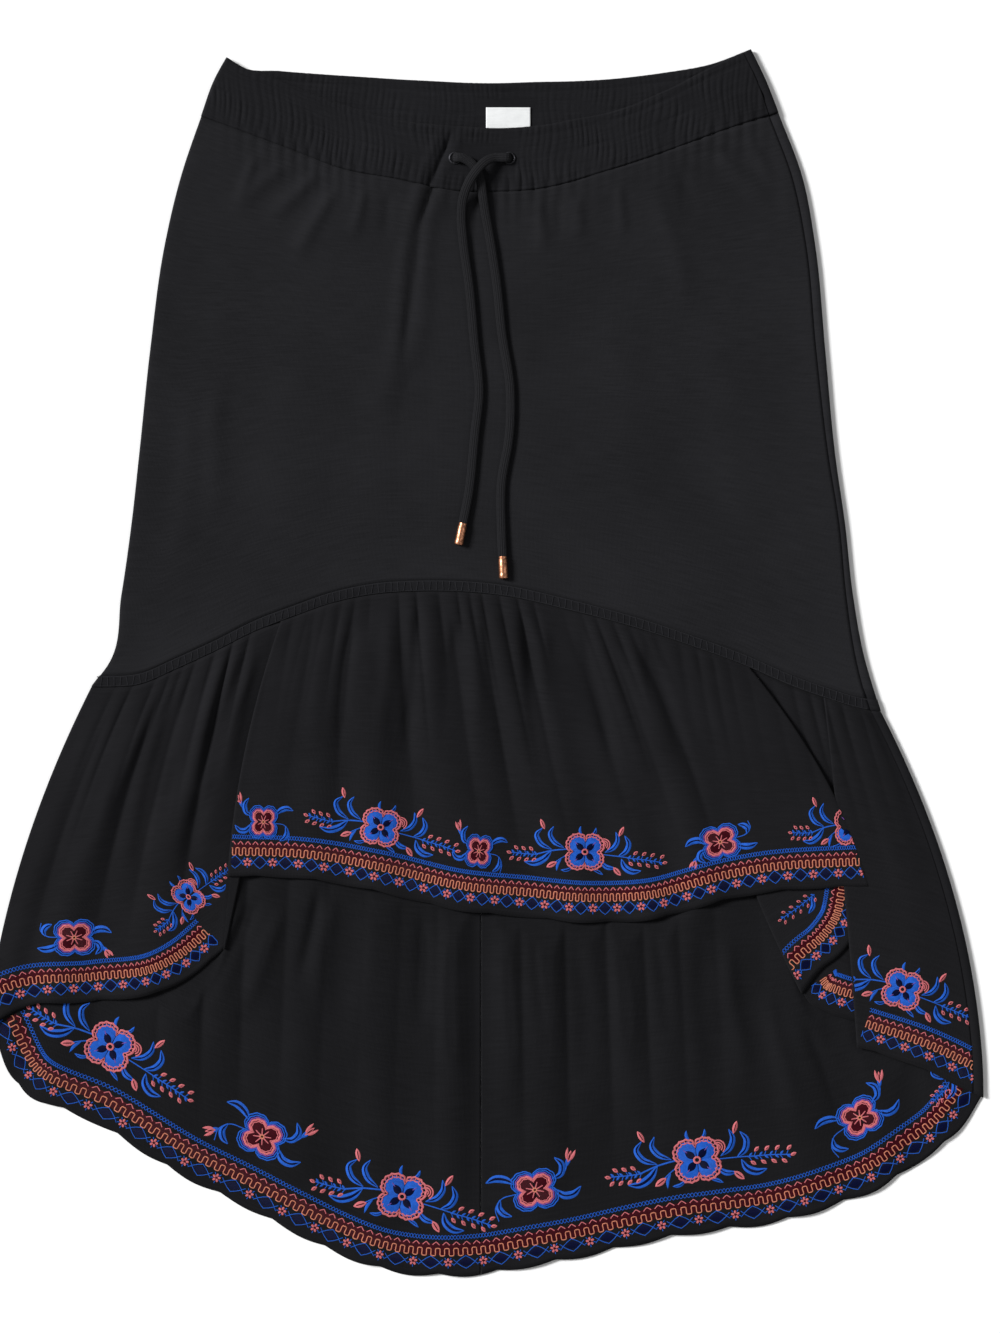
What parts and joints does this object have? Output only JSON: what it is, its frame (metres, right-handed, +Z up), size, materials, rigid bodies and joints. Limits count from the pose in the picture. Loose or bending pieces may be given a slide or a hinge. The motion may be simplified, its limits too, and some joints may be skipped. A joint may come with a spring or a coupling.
{
  "type": "high-low maxi skirt laid flat",
  "caption": "High-low maxi skirt laid flat: gathered elastic waistband with drawstring, plain body, raised seam band on an arched yoke and a gathered embroidered ruffle.",
  "frame": {"origin": "on the floor under the middle of the skirt's back body, where the laid skirt rests", "axes": "+X to the viewer's right across the laid skirt, +Y from the hem towards the waist, +Z up from the floor through its plies"},
  "size_m": [0.8967, 1.1049, 0.0199],
  "materials": {
    "black_crepe": "matte black crepe",
    "black_crepe_ruffle": "matte black crepe",
    "black_cord": "matte woven cord",
    "copper_tip": "worn copper",
    "dark_metal_eyelet": "black enamel",
    "white_satin_label": "woven satin"
  },
  "bodies": {
    "root": {"waistband_front": "black_crepe", "waistband_back": "black_crepe", "body_front": "black_crepe", "body_back": "black_crepe", "seam_band_front": "black_crepe", "seam_band_back": "black_crepe", "ruffle_front": "black_crepe_ruffle", "ruffle_back_left": "black_crepe_ruffle", "ruffle_back_right": "black_crepe_ruffle", "drawstring_left": "black_cord", "drawstring_right": "black_cord", "tip_left": "copper_tip", "tip_right": "copper_tip", "eyelet_left": "dark_metal_eyelet", "eyelet_right": "dark_metal_eyelet", "label": "white_satin_label"}
  },
  "joints": []
}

▶ _To be done_:
Give an exact repetition of all the material.

▶ _Exercise output_:
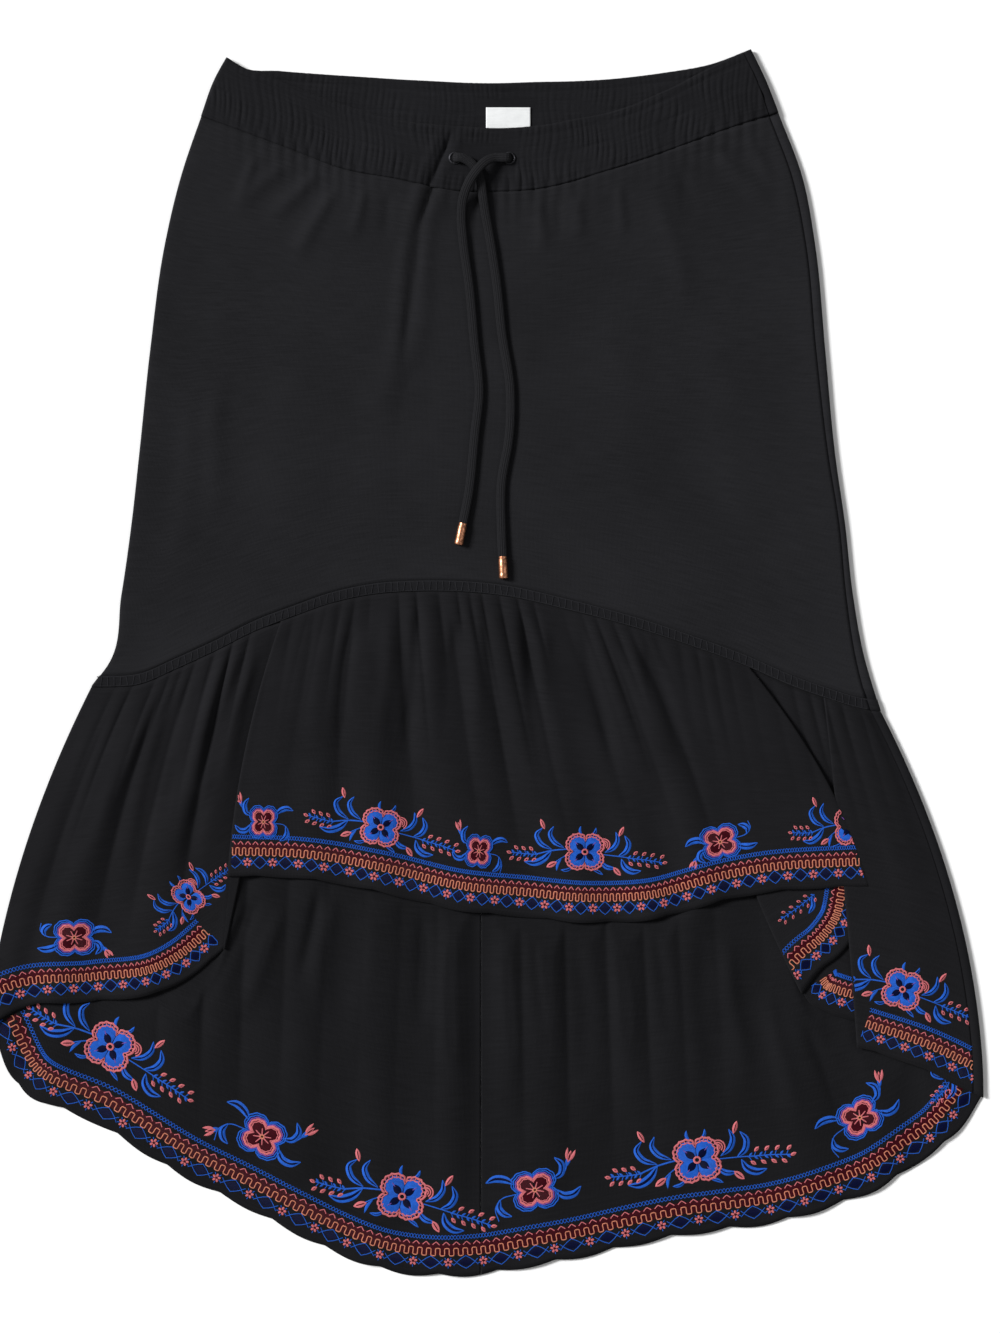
What parts and joints does this object have? Output only JSON: what it is, its frame (metres, right-handed, +Z up), size, materials, rigid bodies and joints. Limits count from the pose in the picture. Loose or bending pieces may be given a slide or a hinge. The motion may be simplified, its limits too, and some joints may be skipped. A joint may come with a spring or a coupling.
{
  "type": "high-low maxi skirt laid flat",
  "caption": "High-low maxi skirt laid flat: gathered elastic waistband with drawstring, plain body, raised seam band on an arched yoke and a gathered embroidered ruffle.",
  "frame": {"origin": "on the floor under the middle of the skirt's back body, where the laid skirt rests", "axes": "+X to the viewer's right across the laid skirt, +Y from the hem towards the waist, +Z up from the floor through its plies"},
  "size_m": [0.8967, 1.1049, 0.0199],
  "materials": {
    "black_crepe": "matte black crepe",
    "black_crepe_ruffle": "matte black crepe",
    "black_cord": "matte woven cord",
    "copper_tip": "worn copper",
    "dark_metal_eyelet": "black enamel",
    "white_satin_label": "woven satin"
  },
  "bodies": {
    "root": {"waistband_front": "black_crepe", "waistband_back": "black_crepe", "body_front": "black_crepe", "body_back": "black_crepe", "seam_band_front": "black_crepe", "seam_band_back": "black_crepe", "ruffle_front": "black_crepe_ruffle", "ruffle_back_left": "black_crepe_ruffle", "ruffle_back_right": "black_crepe_ruffle", "drawstring_left": "black_cord", "drawstring_right": "black_cord", "tip_left": "copper_tip", "tip_right": "copper_tip", "eyelet_left": "dark_metal_eyelet", "eyelet_right": "dark_metal_eyelet", "label": "white_satin_label"}
  },
  "joints": []
}